Sixteenth Sunday in Ordinary Time

July 19, 2020 Readings: Wis 12:13, 16-19; Rom 8:26-27; Matt 13:24-43 Link to Lectionary

I suspect everyone struggles at some time with the question of how a good God allows bad things to happen. And more specifically why bad people get away with it. For some this is an insurmountable barrier to believing in God. “I can’t accept a God that lets such things happen.”

This feeling isn’t new. The psalmist said “How long, oh God, how long will the wicked prosper?” (Ps 94:3)

Jesus in today’s Gospel tells us this is basically the way it is. And yes everything will get sorted out in the end. We may not be satisfied by this answer but it’s the only one available. God will work in His time, not ours. And this is actually the same answer as the psalmist arrives at in Psalm 93. The writer of the Book of Wisdom starts from the same position – God doesn’t have to prove anything to anyone, so He demonstrates how the powerful have to be just.

So in this Jesus isn’t really saying anything new. Maybe people had forgotten, or not listened, or didn’t care, but God’s revelation to his people had already got that far.

So why does Matthew say that Jesus is fulfilling this prophesy:  I will announce what has lain hidden from the foundation of the world. What is Jesus saying that goes beyond previous prophets?

I think there are at least two things.

In relation to our original complaint, the parable of the wheat and the weeds does provide a reason for why God doesn’t simply put an end to evil now – because it would risk harming the good as well as the evil. We may still struggle to accept this – why can’t God just figure it out. But what Jesus is telling us is that God has already figured it out – He loves us, we have nothing to fear, yes there is evil (even in the Kingdom!), but the evil will not overcome.
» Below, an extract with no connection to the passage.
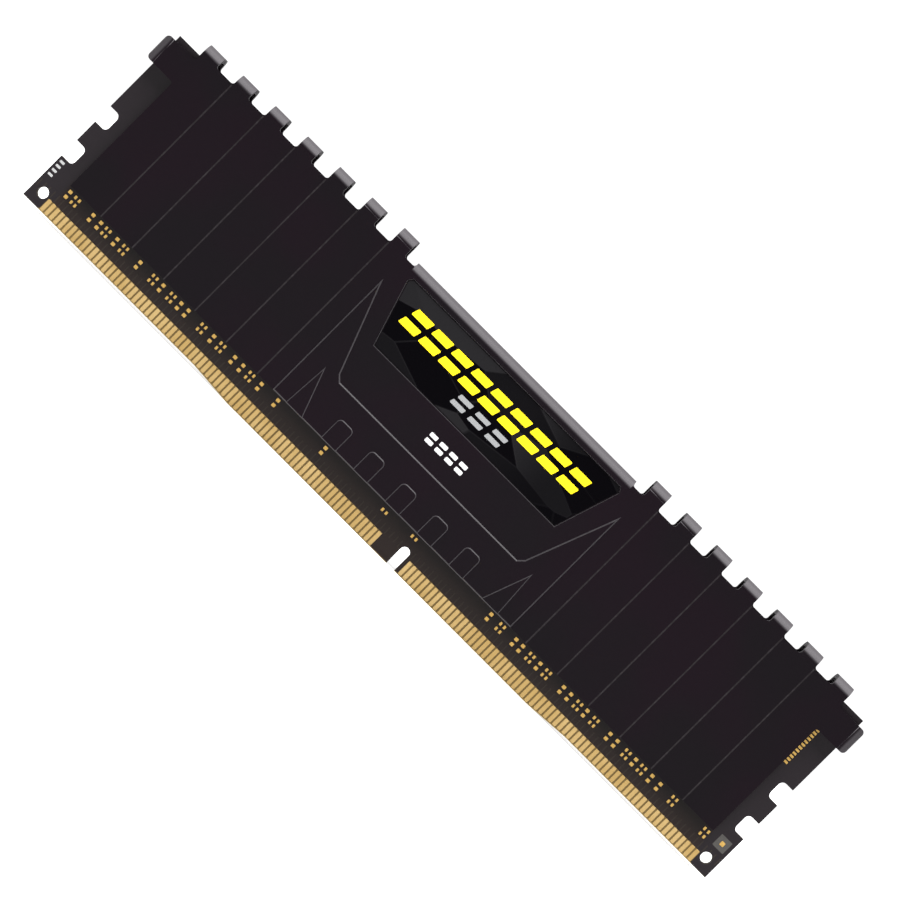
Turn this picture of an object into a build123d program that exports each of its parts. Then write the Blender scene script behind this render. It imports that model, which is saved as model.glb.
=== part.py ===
"""Desktop memory module: a slotted edge-connector board with eight memory chips behind it, held
between two stamped aluminium heat spreader halves whose comb teeth roll over the top edge.

Millimetres. X runs along the contact edge with pin 1 at the -X end, +Y points to the rear, +Z up.
The origin is the middle of the contact edge, halfway through the board's thickness.
"""

import os
from math import copysign, radians, tan

from build123d import *

# Board
board_length = 133.35
board_height = 31.25
board_thickness = 1.40
end_rise = 0.50  # how far the two ends of the contact edge stand above its middle
left_rise_length = 33.4  # raised stretch at the pin 1 end
right_rise_length = 27.5
rise_run = 7.0  # length of each slope between raised end and middle
edge_chamfer = 0.12
key_from_left = 72.25
key_width = 1.50
key_depth = 3.60
latch_depth = 2.00
latch_height = 3.00
latch_corner = 0.75
latch_centres = (9.5, 16.1)
corner_hole = 1.70
corner_hole_inset = 1.80
corner_hole_height = 2.55

# Contacts
contact_pitch = 0.85
contact_width = 0.60
contact_top = 2.55
contact_foot = 0.15  # bare board below each contact
contact_inset = 3.35  # board end to the centre of the nearest contact
left_contacts = 77
right_contacts = 67
plating = 0.05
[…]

Perhaps most important is Jesus’ insistence that the Kingdom has already arrived. The Kingdom is not some future state in which everything is perfect. There is a perfect future, but it’s a continuation of the Kingdom which is already here (“the end of the age”). This is quite a challenging idea – we may be comfortable with the idea that there is a future “kingdom” in which God is in control and everything is perfect, and just as we would want it to be. But accepting that our current messy world is already the Kingdom – how can that be? But that is Jesus’ message – he is the fulfillment of God’s revelation. The Kingdom has arrived.

We have to work to understand this Kingdom – or perhaps not so much understand, but appreciate it for what it is. Matthew gives us this parade of parables in an attempt to help us. And they are only illustrations by analogy. We hear of farmers, and bakers, and trees, … All of these can only provide an incomplete picture of the nature of the Kingdom, even when Jesus spells out the symbolism. But, come on, imagine trying to tell somebody what a country they have never visited is like. Any attempt would be inadequate and open to criticism.
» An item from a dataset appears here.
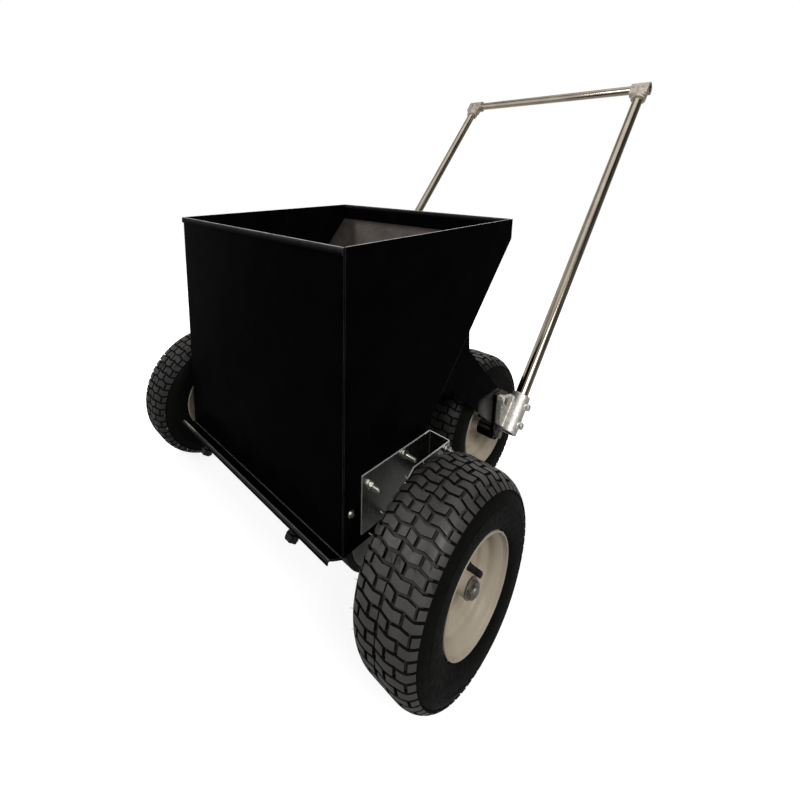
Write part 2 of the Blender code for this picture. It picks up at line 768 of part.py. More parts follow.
for label, side in sides.items():
    wheel("front", label, side, front_track, front_axle_y, axle_bore)
    wheel("rear", label, side, rear_track, rear_axle_y, rear_axle_radius + gap)
    nut_bore = drive_stud_radius + gap
    nut = [
        (nut_bore, washer_face), (washer_radius, washer_face), (washer_radius, washer_face + washer),
        (drive_nut_radius, washer_face + washer, hexagon), (drive_nut_radius, nut_end, hexagon), (nut_bore, nut_end),
    ]
    nut_side = [(p[0], side * p[1], *p[2:]) for p in nut]
    add(f"front_axle_nut_{label}", "zinc_bolt", turned(nut_side, drum_place, 24), drum_origin)

# Rear axle, spacers and nuts
rear_place = across(rear_axle_y, axle_z)
rear_shoulder = side_inner - gap
rear_nut_face = palm_inner
rear_tip = rear_nut_face + rear_nut
rear_axle = [
    (0, -rear_tip), (rear_stud_radius, -rear_tip), (rear_stud_radius, -rear_shoulder),
    (rear_axle_radius, -rear_shoulder), (rear_axle_radius, rear_shoulder), (rear_stud_radius, rear_shoulder),
    (rear_stud_radius, rear_tip), (0, rear_tip),
]
add("rear_axle", "grey_steel", turned(rear_axle, rear_place, 20))
rear_bore = rear_axle_radius + gap
centre_reach = rear_track - hub_inner - gap
centre_spacer = [
    (rear_bore, -centre_reach), (centre_spacer_radius, -centre_reach), (centre_spacer_radius, centre_reach),
    (rear_bore, centre_reach),
]
add("rear_spacer_centre", "grey_steel", turned(centre_spacer, rear_place, 20))
for label, side in sides.items():
    spacer_in = rear_track + hub_outer + gap
    spacer = [
        (rear_bore, spacer_in), (spacer_radius, spacer_in), (spacer_radius, rear_shoulder), (rear_bore, rear_shoulder),
    ]
    add(f"rear_spacer_{label}", "black_coat", turned([(r, side * s) for r, s in spacer], rear_place, 20))
    stud_bore = rear_stud_radius + gap
    nut = [
        (stud_bore, side * rear_nut_face), (rear_nut_radius, side * rear_nut_face, hexagon),
        (rear_nut_radius, side * rear_tip, hexagon), (stud_bore, side * rear_tip),
    ]
    add(f"rear_axle_nut_{label}", "zinc_bolt", turned(nut, rear_place, 12))

# Handle: two posts, the crossbar and its corner elbows
tube_bore = tube_radius + gap
post_low = clamp_low + 0.001
post_high = bar_distance - tube_bore - post_clearance
bar_place = across(bar_centre.y, bar_centre.z)
bar_half = elbow_outer_x - 0.002
handle_origin = post_foot


def tube(lo, hi):
    inside = tube_radius - tube_wall
    return [(inside, lo), (tube_radius, lo), (tube_radius, hi), (inside, hi)]


def rod(radius, lo, hi):
    return [(0, lo), (radius, lo), (radius, hi), (0, hi)]


add("handle_crossbar", "stainless", turned(tube(-bar_half, bar_half), bar_place, 24), handle_origin)
for label, side in sides.items():
    place = on_post(side)
    add(f"handle_post_{label}", "stainless", turned(tube(post_low, post_high), place, 24), handle_origin)

    elbow_reach = (side * elbow_inner_x, side * elbow_outer_x)
    elbow = add(f"handle_elbow_{label}", "cast_alloy", turned(
        rod(socket_radius, *elbow_reach), bar_place, 20), handle_origin)
    leg_low = bar_distance - elbow_leg
    leg = add("leg", "cast_alloy", turned(rod(socket_radius - 0.0005, leg_low, bar_distance), place, 24))
    combine(elbow, [leg], "UNION")
    bar_hole = (side * (elbow_inner_x - sheet), side * (elbow_outer_x + sheet))
    combine(elbow, [
        add("bar_hole", "cast_alloy", turned(rod(tube_bore, *bar_hole), bar_place, 24)),
        add("post_hole", "cast_alloy", turned(rod(tube_bore, leg_low - sheet, bar_distance), place, 24)),
    ], "DIFFERENCE")

    # Clamp casting: the post's socket, the palm against the arm, the bolt boss and two screw bosses
    palm_side = palm_inner + palm_thickness
    inset = 0.003
    web = [
        place(0, inset, clamp_low + inset), place(0, inset, clamp_high - inset),
        place(0, inset - socket_radius, clamp_high - inset),
    ]
    palm = [(palm_front_y, palm_foot), *[(p.y, p.z) for p in web], (palm_front_y, palm_top)]
    clamp = add(f"handle_clamp_{label}", "cast_alloy", turned(
        rod(socket_radius, clamp_low, clamp_high), place, 24))
    boss_top = palm_inner + boss_height
    screw_top = post_spread + socket_radius + screw_boss_reach
    screws = [place(0, 0, c) for c in (screw_low, screw_high)]
    combine(clamp, [
        add("palm", "cast_alloy", prism(palm, across(), side * palm_inner, side * palm_side)),
        add("boss", "cast_alloy", turned(
            rod(boss_radius, side * (palm_inner + inset), side * boss_top), across(clamp_bolt_y, clamp_bolt_z), 20)),
        *[add("screw_boss", "cast_alloy", turned(
            rod(screw_boss_radius, side * post_spread, side * screw_top), across(s.y, s.z), 16)) for s in screws],
    ], "UNION")
    bolt_place = across(clamp_bolt_y, clamp_bolt_z)
    cap_seat = boss_top - cap_depth
    combine(clamp, [
        add("cap_hole", "cast_alloy", turned(
            rod(cap_radius + gap, side * cap_seat, side * (boss_top + sheet)), bolt_place, 16)),
        add("shank_hole", "cast_alloy", turned(
            rod(clamp_shank_radius + gap, side * (palm_inner - sheet), side * (cap_seat + gap)), bolt_place, 12)),
        *[add("screw_hole", "cast_alloy", turned(
            rod(screw_hole_radius, side * post_spread, side * (screw_top + sheet)), across(s.y, s.z), 12))
            for s in screws],
        add("post_hole", "cast_alloy", turned(rod(tube_bore, clamp_low - sheet, clamp_high + sheet), place, 24)),
    ], "DIFFERENCE")

    nut_face = side_inner - gap
    clamp_bolt = [
        (0, nut_face - bolt_nut), (cap_radius, nut_face - bolt_nut, hexagon), (cap_radius, nut_face, hexagon),
        (clamp_shank_radius, nut_face), (clamp_shank_radius, cap_seat + gap), (cap_radius, cap_seat + gap),
        (cap_radius, boss_top - 0.001), (cap_radius * 0.45, boss_top - 0.001), (cap_radius * 0.45, boss_top - 0.004),
        (0, boss_top - 0.004),
    ]
    bolt_side = [(p[0], side * p[1], *p[2:]) for p in clamp_bolt]
    add(f"clamp_bolt_{label}", "zinc_bolt", turned(bolt_side, bolt_place, 12))
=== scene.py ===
# Walk-behind lawn topdresser: the finish of every surface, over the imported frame.
import random
from math import asin, atan2, ceil, copysign, cos, degrees, hypot, pi, radians, sin, tan

import bpy
from mathutils import Matrix, Vector


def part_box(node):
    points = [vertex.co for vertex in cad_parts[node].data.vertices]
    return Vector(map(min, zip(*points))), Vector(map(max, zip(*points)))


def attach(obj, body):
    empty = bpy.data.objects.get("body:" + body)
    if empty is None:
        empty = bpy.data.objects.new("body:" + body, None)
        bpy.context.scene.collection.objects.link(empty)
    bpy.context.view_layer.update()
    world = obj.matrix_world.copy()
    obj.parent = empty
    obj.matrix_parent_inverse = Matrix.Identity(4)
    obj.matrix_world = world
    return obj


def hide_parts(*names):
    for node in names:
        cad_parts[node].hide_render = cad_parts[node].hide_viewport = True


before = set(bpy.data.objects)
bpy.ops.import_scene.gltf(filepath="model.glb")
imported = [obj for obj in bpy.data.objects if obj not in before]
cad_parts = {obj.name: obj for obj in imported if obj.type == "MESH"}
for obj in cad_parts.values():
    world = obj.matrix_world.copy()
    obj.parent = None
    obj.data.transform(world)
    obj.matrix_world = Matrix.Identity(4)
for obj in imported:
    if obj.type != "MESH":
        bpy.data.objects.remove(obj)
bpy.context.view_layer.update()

random.seed(7)
axisX = Vector((1, 0, 0))


# Materials

def linearColour(code):
    parts = [int(code[i:i + 2], 16) / 255 for i in (1, 3, 5)]
    return [(c / 12.92 if c <= 0.04045 else ((c + 0.055) / 1.055) ** 2.4) for c in parts] + [1.0]


# Starts the nodes of a material or the world; addNode adds to the one started last.
def startTree(owner, empty=False):
    global tree
    owner.use_nodes = True
    tree = owner.node_tree
    if empty:
        tree.nodes.clear()


# Adds one node with its settings and its inputs, which are values or sockets to link.
def addNode(kind, settings=(), inputs=()):
    node = tree.nodes.new("ShaderNode" + kind)
    for key, value in dict(settings).items():
        setattr(node, key, value)
    for key, value in dict(inputs).items():
        if isinstance(value, bpy.types.NodeSocket):
            tree.links.new(value, node.inputs[key])
        else:
            node.inputs[key].default_value = value
    return node


def startMaterial(name, base, metallic, roughness, specular=0.5):
    material = bpy.data.materials.new(name)
    startTree(material)
    shader = tree.nodes["Principled BSDF"]
    shader.inputs["Base Color"].default_value = linearColour(base)
    shader.inputs["Metallic"].default_value = metallic
    shader.inputs["Roughness"].default_value = roughness
    shader.inputs["Specular IOR Level"].default_value = specular
    place = addNode("TexCoord").outputs["Object"]
    return material, shader, place


# A noise whose grain is given in millimetres.
def grain(place, millimetres, detail=4.0, stretch=(1, 1, 1)):
    spot = addNode("Mapping", {}, {"Vector": place, "Scale": stretch}).outputs["Vector"]
    return addNode("TexNoise", {}, {
        "Vector": spot, "Scale": 1000 / millimetres, "Detail": detail, "Roughness": 0.55}).outputs["Fac"]


def spread(factor, low, high, start=0.3, end=0.7):
    return addNode("MapRange", {}, {
        "Value": factor, "From Min": start, "From Max": end, "To Min": low, "To Max": high}).outputs["Result"]


# Mixes two colours, each a hex code or a socket.
def blendColours(factor, first, second):
    first, second = [linearColour(c) if isinstance(c, str) else c for c in (first, second)]
    return addNode("Mix", {"data_type": "RGBA"}, {0: factor, 6: first, 7: second}).outputs[2]


def blendValues(factor, first, second):
    return addNode("Mix", {}, {0: factor, 2: first, 3: second}).outputs[0]


def maths(operation, *values):
    return addNode("Math", {"operation": operation}, dict(enumerate(values))).outputs[0]


def multiply(product, *factors):
    for factor in factors:
        product = maths("MULTIPLY", product, factor)
    return product


def coordinate(vector, axis):
    return addNode("SeparateXYZ", {}, {0: vector}).outputs[axis]


def plug(shader, name, socket):
    tree.links.new(socket, shader.inputs[name])


def raise_(shader, height, distance, strength=1.0):
    bump = addNode("Bump", {}, {"Height": height, "Distance": distance, "Strength": strength})
    plug(shader, "Normal", bump.outputs["Normal"])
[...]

Taking all the partial views together we can piece together an image – maybe like a composite photograph. And each person would form their own image.

So what image have we formed of this Kingdom that we live in? We could perhaps focus on the fact that the bad guys will come to a bad end. Talk of people being thrown into a fiery furnace tends to get our attention in a way that discussion of mustard trees doesn’t. But that is only one piece of the picture, and not one that Jesus particularly emphasized. There is also the breadth and scale of the Kingdom – although it started really tiny, it grows to something huge with space for everyone. And the one caring for it doesn’t want harm to come to anyone in it.

This image of an all-powerful ruler, just and kind, was already becoming clear to His people, even before Jesus. Jesus pulls it into full focus, and makes it a present reality. So “whoever has ears ought to hear”. This is what was hidden from the foundation of the world – and now we see it and know it.